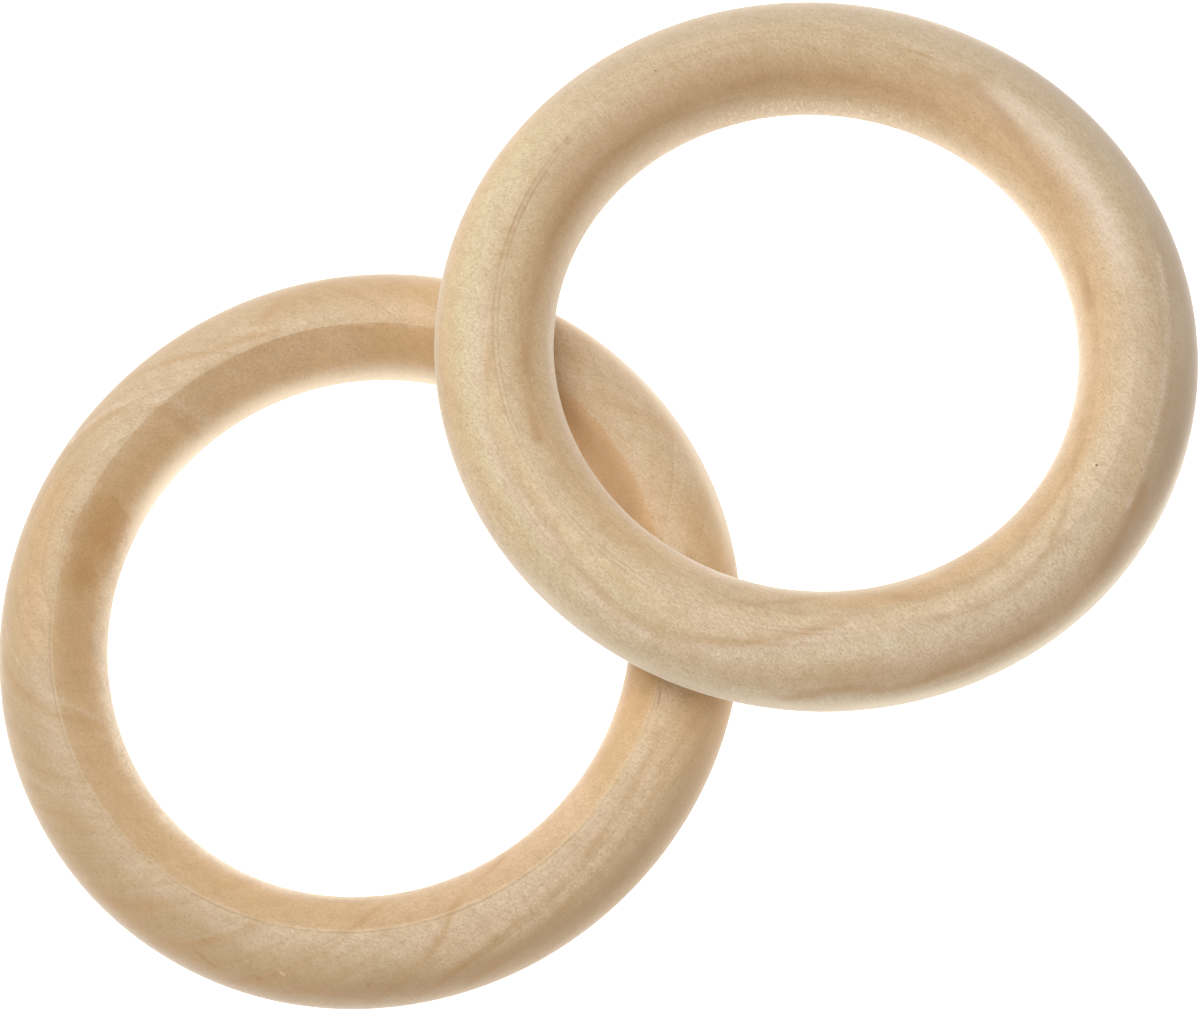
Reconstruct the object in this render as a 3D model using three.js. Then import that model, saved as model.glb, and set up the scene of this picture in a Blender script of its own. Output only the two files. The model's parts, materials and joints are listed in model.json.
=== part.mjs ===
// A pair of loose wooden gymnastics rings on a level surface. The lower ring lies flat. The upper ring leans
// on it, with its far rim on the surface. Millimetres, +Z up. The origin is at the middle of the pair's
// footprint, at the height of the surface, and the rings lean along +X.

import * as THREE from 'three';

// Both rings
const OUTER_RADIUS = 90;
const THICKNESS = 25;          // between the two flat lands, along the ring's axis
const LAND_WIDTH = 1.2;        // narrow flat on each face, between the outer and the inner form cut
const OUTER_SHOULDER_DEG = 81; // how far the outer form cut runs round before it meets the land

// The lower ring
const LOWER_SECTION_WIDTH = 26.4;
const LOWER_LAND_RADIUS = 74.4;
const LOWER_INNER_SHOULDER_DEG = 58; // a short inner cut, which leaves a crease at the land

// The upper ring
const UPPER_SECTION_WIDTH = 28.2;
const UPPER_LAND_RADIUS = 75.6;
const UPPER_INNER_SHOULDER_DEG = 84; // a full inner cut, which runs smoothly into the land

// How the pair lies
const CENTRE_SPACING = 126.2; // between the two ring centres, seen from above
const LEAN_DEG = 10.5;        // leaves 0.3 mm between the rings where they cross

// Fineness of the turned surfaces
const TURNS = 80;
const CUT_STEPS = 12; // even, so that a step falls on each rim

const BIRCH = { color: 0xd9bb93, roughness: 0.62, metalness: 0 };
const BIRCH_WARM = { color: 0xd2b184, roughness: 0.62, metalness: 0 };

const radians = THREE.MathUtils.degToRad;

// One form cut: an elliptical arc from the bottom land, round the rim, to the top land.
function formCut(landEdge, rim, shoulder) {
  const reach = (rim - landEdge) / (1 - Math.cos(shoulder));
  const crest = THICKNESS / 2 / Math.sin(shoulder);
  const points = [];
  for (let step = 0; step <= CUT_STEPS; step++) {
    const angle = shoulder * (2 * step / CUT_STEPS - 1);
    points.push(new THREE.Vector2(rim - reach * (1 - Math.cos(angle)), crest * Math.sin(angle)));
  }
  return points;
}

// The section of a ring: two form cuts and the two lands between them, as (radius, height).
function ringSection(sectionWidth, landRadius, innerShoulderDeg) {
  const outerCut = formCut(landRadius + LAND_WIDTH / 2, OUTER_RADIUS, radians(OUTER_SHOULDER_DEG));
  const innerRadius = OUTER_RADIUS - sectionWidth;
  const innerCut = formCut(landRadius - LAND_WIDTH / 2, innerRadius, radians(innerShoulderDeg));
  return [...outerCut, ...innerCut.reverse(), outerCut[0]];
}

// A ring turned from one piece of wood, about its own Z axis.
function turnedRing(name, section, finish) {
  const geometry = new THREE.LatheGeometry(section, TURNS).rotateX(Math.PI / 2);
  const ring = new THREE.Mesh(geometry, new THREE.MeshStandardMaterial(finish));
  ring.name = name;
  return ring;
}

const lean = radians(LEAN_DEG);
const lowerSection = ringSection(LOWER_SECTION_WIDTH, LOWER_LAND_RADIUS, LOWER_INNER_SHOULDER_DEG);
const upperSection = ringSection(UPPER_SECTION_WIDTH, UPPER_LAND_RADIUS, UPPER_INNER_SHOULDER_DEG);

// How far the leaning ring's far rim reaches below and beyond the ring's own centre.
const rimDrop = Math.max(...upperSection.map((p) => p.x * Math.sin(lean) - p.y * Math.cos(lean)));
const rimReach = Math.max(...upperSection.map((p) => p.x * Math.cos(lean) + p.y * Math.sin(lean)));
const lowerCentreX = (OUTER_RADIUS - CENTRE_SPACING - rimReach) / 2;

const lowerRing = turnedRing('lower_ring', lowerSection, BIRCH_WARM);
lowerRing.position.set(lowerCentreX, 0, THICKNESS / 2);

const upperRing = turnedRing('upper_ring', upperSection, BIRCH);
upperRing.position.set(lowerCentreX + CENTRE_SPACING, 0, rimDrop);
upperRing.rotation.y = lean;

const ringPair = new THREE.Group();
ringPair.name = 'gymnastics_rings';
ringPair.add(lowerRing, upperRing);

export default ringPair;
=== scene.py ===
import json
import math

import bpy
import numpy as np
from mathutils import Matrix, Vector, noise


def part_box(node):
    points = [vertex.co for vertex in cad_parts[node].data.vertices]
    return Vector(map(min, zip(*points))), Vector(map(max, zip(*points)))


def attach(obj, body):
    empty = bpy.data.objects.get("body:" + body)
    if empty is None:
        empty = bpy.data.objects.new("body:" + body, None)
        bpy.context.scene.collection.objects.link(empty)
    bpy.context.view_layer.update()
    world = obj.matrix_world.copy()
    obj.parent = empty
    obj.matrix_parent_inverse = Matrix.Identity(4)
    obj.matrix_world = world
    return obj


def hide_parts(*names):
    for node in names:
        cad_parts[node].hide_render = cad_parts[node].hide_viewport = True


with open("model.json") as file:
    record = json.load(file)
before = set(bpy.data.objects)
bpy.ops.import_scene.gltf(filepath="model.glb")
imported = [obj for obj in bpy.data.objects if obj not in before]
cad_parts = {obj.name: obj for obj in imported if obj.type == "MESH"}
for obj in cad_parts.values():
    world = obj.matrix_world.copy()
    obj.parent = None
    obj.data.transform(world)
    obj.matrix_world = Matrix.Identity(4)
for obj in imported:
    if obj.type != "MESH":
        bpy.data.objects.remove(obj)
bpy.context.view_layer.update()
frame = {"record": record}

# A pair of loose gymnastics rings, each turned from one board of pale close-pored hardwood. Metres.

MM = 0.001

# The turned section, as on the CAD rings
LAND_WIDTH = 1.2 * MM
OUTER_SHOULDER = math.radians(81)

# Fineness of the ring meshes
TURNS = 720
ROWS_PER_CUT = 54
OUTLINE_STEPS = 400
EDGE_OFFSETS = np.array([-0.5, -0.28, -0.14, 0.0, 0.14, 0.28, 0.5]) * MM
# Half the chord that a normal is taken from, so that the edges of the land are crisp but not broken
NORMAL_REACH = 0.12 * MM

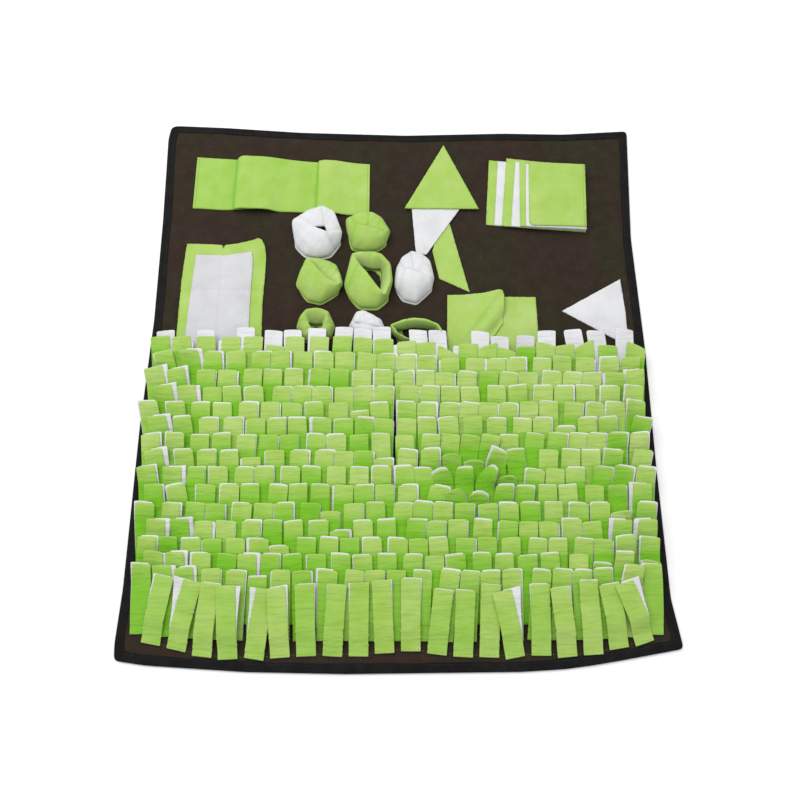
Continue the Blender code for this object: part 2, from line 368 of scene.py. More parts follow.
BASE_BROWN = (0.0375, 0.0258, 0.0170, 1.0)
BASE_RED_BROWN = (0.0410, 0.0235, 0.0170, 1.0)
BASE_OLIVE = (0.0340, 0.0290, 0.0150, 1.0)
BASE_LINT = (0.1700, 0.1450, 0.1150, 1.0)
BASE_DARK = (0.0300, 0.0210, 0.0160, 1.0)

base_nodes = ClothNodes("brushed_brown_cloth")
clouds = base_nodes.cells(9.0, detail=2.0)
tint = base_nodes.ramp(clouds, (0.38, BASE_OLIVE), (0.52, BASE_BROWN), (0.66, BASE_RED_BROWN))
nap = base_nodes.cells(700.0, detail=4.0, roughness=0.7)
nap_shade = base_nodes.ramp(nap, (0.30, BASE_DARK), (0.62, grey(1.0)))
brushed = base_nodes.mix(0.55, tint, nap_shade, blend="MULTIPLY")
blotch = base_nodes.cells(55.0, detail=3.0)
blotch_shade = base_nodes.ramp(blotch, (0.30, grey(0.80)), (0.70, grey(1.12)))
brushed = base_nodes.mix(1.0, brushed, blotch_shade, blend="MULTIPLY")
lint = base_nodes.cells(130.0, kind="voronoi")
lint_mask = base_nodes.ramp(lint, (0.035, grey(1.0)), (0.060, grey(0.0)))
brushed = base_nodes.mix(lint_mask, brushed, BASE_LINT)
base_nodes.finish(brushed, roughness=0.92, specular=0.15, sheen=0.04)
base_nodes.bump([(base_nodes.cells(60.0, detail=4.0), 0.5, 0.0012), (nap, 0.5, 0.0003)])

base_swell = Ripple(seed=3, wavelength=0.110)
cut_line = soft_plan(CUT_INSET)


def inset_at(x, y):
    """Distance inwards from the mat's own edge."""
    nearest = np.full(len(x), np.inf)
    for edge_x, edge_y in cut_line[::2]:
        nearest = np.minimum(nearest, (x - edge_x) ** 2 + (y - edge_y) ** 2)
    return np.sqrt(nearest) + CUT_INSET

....

* [What is asked] Using the entries above, give again exactly the lines from the line holding "const ringPair = new THREE.Group();" through the line holding "OUTER_SHOULDER = math.radians(81)". Include both end lines and nothing else.

* [Exercise response]
const ringPair = new THREE.Group();
ringPair.name = 'gymnastics_rings';
ringPair.add(lowerRing, upperRing);

export default ringPair;
=== scene.py ===
import json
import math

import bpy
import numpy as np
from mathutils import Matrix, Vector, noise


def part_box(node):
    points = [vertex.co for vertex in cad_parts[node].data.vertices]
    return Vector(map(min, zip(*points))), Vector(map(max, zip(*points)))


def attach(obj, body):
    empty = bpy.data.objects.get("body:" + body)
    if empty is None:
        empty = bpy.data.objects.new("body:" + body, None)
        bpy.context.scene.collection.objects.link(empty)
    bpy.context.view_layer.update()
    world = obj.matrix_world.copy()
    obj.parent = empty
    obj.matrix_parent_inverse = Matrix.Identity(4)
    obj.matrix_world = world
    return obj


def hide_parts(*names):
    for node in names:
        cad_parts[node].hide_render = cad_parts[node].hide_viewport = True


with open("model.json") as file:
    record = json.load(file)
before = set(bpy.data.objects)
bpy.ops.import_scene.gltf(filepath="model.glb")
imported = [obj for obj in bpy.data.objects if obj not in before]
cad_parts = {obj.name: obj for obj in imported if obj.type == "MESH"}
for obj in cad_parts.values():
    world = obj.matrix_world.copy()
    obj.parent = None
    obj.data.transform(world)
    obj.matrix_world = Matrix.Identity(4)
for obj in imported:
    if obj.type != "MESH":
        bpy.data.objects.remove(obj)
bpy.context.view_layer.update()
frame = {"record": record}

# A pair of loose gymnastics rings, each turned from one board of pale close-pored hardwood. Metres.

MM = 0.001

# The turned section, as on the CAD rings
LAND_WIDTH = 1.2 * MM
OUTER_SHOULDER = math.radians(81)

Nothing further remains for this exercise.